Transition of operations, users, and customers onto our existing platforms.
Failure to obtain required approvals on a timely basis, if at all, from governmental authorities, or conditions placed
upon approval, under competition and antitrust laws which could, among other things, delay or prevent us from
completing a transaction, or otherwise restrict our ability to realize the expected financial or strategic goals of an
acquisition.
In the case of foreign acquisitions, the need to integrate operations across different cultures and languages and to
address the particular economic, currency, political, and regulatory risks associated with specific countries.
Failure to successfully further develop the acquired business or technology.
Cultural challenges associated with integrating employees from the acquired company into our organization, and
retention of employees from the businesses we acquire.
Liability for activities of the acquired company before the acquisition, including patent and trademark infringement
claims, violations of laws, commercial disputes, tax liabilities, and other known and unknown liabilities.

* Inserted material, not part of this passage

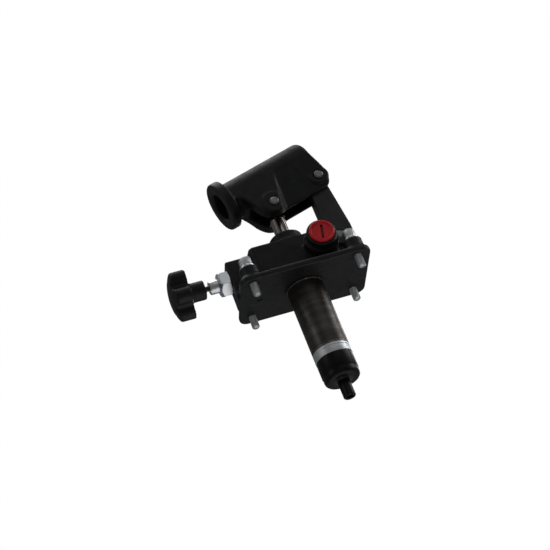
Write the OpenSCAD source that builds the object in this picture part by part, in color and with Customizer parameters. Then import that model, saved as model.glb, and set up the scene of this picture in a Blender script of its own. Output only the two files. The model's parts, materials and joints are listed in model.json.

Litigation or other claims in connection with the acquired company, including claims from terminated employees,
customers, former stockholders, or other third parties.
Challenges relating to the structure of an investment, such as governance, accountability and decision-making
conflicts that may arise in the context of a joint venture.
Expected and unexpected costs incurred in pursuing acquisitions, including identifying and performing due diligence
on potential acquisition targets that may or may not be successful.
Entrance into markets in which we have no direct prior experience and increased complexity in our business.
Inability to sell excess assets.
Impairment of goodwill and other assets acquired.
Our failure to address these risks or other problems encountered in connection with our past or future acquisitions and
investments could cause us to fail to realize the anticipated benefits of such acquisitions or investments, incur unanticipated
liabilities, and harm our business generally.
Future acquisitions may also require us to issue additional equity securities, spend our cash, or incur debt (and increased
interest expense), liabilities and amortization expenses related to intangible assets or write-offs of goodwill, which could
adversely affect our results of operations and dilute the economic and voting rights of our stockholders. Also, the anticipated
benefit of many of our acquisitions may not materialize.